The money deposited by Jacobowitz remained in the escrow account for over one year until 2004, when checks were issued to the Plaintiff, Provident Bank and another entity. Jacobowitz could not satisfy the loan in either 2003 or 2004 from the proceeds in his possession and there is no showing that the persons who received the monies were not entitled to those funds.

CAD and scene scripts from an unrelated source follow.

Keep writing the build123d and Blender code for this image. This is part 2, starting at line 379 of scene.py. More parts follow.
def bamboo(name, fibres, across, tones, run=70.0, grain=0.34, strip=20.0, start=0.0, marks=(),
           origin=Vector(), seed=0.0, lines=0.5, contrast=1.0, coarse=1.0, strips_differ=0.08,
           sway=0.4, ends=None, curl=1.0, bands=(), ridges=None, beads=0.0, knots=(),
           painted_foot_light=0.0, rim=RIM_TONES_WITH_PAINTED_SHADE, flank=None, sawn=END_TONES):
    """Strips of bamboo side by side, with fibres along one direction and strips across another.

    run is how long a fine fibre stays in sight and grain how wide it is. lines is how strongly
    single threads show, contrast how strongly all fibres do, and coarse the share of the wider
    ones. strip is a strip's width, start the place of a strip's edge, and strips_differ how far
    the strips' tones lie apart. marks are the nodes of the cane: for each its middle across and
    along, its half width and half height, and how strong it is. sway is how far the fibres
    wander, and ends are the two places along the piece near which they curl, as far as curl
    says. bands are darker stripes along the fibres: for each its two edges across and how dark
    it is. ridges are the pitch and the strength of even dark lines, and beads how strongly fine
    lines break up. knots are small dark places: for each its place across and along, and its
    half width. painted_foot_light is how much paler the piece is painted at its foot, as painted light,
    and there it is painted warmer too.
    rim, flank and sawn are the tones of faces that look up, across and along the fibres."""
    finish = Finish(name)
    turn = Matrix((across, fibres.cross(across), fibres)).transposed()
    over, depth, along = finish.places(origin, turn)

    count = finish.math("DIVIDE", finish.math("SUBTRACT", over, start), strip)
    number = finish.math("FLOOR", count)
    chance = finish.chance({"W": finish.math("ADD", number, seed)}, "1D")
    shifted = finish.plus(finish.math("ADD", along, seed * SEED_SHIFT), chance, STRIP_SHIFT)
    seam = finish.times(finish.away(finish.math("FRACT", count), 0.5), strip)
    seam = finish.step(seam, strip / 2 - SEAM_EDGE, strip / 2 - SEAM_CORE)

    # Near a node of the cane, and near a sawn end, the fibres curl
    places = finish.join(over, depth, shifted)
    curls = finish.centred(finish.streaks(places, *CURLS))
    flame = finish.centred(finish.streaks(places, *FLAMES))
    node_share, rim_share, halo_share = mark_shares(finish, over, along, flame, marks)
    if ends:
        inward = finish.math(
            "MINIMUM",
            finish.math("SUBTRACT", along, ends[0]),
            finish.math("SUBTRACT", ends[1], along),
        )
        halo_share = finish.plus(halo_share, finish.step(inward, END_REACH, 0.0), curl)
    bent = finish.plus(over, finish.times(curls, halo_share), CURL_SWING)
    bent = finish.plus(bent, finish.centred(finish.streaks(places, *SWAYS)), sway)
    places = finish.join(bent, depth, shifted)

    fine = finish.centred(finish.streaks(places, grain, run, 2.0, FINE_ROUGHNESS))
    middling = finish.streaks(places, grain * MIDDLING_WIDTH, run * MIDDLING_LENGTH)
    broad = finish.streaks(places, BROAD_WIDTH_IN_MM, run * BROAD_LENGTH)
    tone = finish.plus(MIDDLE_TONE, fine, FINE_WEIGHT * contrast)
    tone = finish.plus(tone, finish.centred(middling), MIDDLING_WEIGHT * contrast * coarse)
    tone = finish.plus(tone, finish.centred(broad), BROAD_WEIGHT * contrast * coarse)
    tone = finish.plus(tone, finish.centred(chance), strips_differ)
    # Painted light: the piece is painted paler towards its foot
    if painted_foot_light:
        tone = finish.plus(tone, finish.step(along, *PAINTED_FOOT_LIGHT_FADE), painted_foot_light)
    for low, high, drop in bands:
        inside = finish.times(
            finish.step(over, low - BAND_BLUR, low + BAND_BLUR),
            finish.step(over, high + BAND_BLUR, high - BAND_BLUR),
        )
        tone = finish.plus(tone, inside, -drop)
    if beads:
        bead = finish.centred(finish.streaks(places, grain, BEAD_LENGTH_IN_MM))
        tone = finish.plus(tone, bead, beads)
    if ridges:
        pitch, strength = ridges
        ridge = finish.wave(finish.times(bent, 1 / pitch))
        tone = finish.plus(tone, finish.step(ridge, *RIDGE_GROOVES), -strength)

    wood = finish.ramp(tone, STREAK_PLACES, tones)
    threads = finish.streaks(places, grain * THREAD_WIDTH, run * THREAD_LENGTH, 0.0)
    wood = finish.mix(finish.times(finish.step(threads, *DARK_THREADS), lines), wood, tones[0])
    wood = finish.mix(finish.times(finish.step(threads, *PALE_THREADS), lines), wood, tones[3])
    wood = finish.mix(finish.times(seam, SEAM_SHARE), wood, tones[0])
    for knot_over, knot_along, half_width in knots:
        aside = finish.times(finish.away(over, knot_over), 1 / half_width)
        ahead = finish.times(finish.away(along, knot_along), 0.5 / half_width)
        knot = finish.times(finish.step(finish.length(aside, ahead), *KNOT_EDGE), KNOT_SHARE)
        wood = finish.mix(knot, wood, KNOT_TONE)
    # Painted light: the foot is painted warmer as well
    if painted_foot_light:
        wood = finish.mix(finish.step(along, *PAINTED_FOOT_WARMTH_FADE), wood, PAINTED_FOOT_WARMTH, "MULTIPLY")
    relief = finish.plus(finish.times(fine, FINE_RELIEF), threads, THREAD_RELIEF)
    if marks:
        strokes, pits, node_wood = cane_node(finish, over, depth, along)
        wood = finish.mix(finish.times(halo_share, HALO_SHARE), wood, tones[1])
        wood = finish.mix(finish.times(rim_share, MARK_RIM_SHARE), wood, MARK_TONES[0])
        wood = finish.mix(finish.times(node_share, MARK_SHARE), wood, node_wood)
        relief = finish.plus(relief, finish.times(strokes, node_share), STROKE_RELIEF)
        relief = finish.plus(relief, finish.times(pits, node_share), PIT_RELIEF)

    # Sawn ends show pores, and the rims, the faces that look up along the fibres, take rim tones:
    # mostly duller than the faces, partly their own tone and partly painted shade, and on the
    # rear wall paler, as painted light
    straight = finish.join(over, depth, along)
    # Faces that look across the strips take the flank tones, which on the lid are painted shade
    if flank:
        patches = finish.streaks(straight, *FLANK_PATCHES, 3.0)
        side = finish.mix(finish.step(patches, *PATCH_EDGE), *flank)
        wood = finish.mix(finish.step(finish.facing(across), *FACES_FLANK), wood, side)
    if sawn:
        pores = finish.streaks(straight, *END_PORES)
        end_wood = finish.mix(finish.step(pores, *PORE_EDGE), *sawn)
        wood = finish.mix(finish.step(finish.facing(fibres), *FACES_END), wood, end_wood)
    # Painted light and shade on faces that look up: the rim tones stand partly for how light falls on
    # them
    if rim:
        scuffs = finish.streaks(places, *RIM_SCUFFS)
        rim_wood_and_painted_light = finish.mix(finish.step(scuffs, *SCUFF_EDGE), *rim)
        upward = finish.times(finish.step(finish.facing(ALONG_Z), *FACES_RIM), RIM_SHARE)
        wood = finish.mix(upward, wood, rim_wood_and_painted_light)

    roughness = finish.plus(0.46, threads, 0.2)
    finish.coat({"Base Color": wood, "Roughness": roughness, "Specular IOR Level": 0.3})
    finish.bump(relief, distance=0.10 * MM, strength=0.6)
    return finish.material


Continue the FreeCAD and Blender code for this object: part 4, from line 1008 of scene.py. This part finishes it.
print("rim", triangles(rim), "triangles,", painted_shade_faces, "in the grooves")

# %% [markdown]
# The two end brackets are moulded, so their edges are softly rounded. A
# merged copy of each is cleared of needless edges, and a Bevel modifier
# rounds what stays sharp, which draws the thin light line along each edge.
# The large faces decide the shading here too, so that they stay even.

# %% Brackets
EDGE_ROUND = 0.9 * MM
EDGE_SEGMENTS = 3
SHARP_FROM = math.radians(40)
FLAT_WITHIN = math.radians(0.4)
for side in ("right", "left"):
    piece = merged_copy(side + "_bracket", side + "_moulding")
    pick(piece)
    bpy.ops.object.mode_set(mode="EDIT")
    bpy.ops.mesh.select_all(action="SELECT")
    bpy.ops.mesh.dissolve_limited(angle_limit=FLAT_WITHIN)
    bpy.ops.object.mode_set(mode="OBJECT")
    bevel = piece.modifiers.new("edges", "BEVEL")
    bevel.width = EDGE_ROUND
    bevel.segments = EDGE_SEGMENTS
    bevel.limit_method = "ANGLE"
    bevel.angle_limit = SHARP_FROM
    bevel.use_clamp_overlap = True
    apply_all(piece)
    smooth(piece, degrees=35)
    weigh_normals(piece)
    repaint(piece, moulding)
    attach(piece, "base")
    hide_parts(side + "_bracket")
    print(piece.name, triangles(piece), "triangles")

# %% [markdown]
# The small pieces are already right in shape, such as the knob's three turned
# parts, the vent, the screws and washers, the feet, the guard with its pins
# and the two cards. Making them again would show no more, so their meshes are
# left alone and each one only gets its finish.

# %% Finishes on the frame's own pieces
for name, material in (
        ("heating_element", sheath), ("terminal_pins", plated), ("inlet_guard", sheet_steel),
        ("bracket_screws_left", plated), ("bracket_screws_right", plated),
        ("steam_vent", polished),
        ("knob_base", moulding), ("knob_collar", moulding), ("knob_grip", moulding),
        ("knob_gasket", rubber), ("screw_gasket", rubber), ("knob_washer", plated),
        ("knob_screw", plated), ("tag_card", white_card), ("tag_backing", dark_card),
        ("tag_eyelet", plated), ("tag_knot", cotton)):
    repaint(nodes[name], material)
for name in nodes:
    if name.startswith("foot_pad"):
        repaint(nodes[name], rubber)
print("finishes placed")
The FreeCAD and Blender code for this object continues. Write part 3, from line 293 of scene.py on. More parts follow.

In this case, there is no written escrow agreement stating the responsibilities of the moving Defendant and therefore the only obligation that can be imposed upon Jacobowitz is the responsibility to forward any monies in his possession to Provident Bank, their agents or the Plaintiff Garcia. Under these facts, that is exactly what the Defendant Jacobowitz eventually did when the checks were issued in 2004 and thus there is no viable cause of action for violating a fiduciary relationship or for damaging the credit or reputation of Garcia(see generally, Dorsey Prods. Corp. v United States Rubber Co. , 21 AD2d 866, affd 16 NY2d 925). The Plaintiff does not contend that Jacobowitz concealed the monies in the escrow account, that he made any specific misrepresentations or converted or diverted those monies or that he acted in any other manner that caused the Plaintiff to lose his right to any of the monies that were deposited in the escrow account. Instead, Plaintiff appears to be complaining that the failure of Ameriquest to ascertain the proper amount required to satisfy the Provident mortgage is the act that caused the damage to the Plaintiff.
General Business Law § 778-a and 22 N.Y.C.R.R. § 1200.46 (b)(1) set forth specific requirements for the handling and maintenance by an attorney of the funds of another person. There are no allegations that any requirements in these sections have been violated by Jacobowitz. Under these circumstances, the motion of the Defendant Jacobowitz is granted.